Consider the case of vfork(), where a target process does something like this:

void spawn_executable(char **argv, char **envv) {
  pid_t child = vfork();
  if (child == 0) {
    char path[1000];
    sprintf(path, ...);
    execve(path, argv, envv);
  }
}

and the seccomp notifier wants to look at the execve() path (as a
somewhat silly example). The child process is just borrowing the
parent's stack, and as soon as the child either gets far enough into
execve() or dies, the parent continues using that stack. So keeping
the child in killable sleep would not be enough to prevent reuse of
the child's stack.


But conceptually that's not really a big problem - we already have a
way to force the target task to stay inside the seccomp code no matter
if it gets SIGKILLed or whatever, and that is to take the notify_lock.
When the target task wakes up and wants to continue executing, it has
to first get through mutex_lock(&match->notify_lock) - and that will
always block until the lock is free.
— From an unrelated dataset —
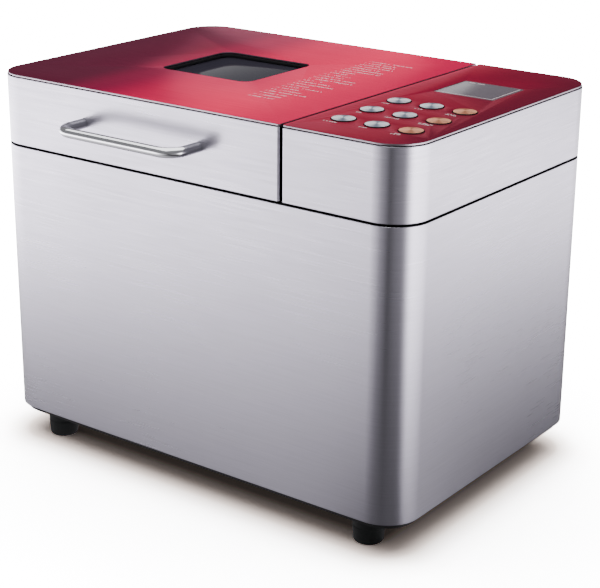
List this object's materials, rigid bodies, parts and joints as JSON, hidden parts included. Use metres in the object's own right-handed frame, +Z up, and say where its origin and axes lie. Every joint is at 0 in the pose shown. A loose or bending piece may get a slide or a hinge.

So we could e.g. do something
like:

 - Grab references to the source pages in the supervisor's address
space with get_user_pages_fast().
 - Take mmap_sem on the target.
 - Grab references to pages in the relevant range with pin_user_pages_remote().
 - Drop the mmap_sem.
 - Take the notify_lock.
 - Recheck whether the notification with the right ID is still there.
 - Copy data from the pinned source pages to the pinned target pages.
 - Drop the notify_lock.
 - Drop the page references.

and this way we would still guarantee that the target process would
only be blocked in noninterruptible sleep for a small amount of time
(and would not be indirectly blocked on sleeping operations through
the mutex). It'd be pretty straightforward, I think. But as long as we
don't actually need it, it might be easier to just note in the manpage
that this is not currently supported.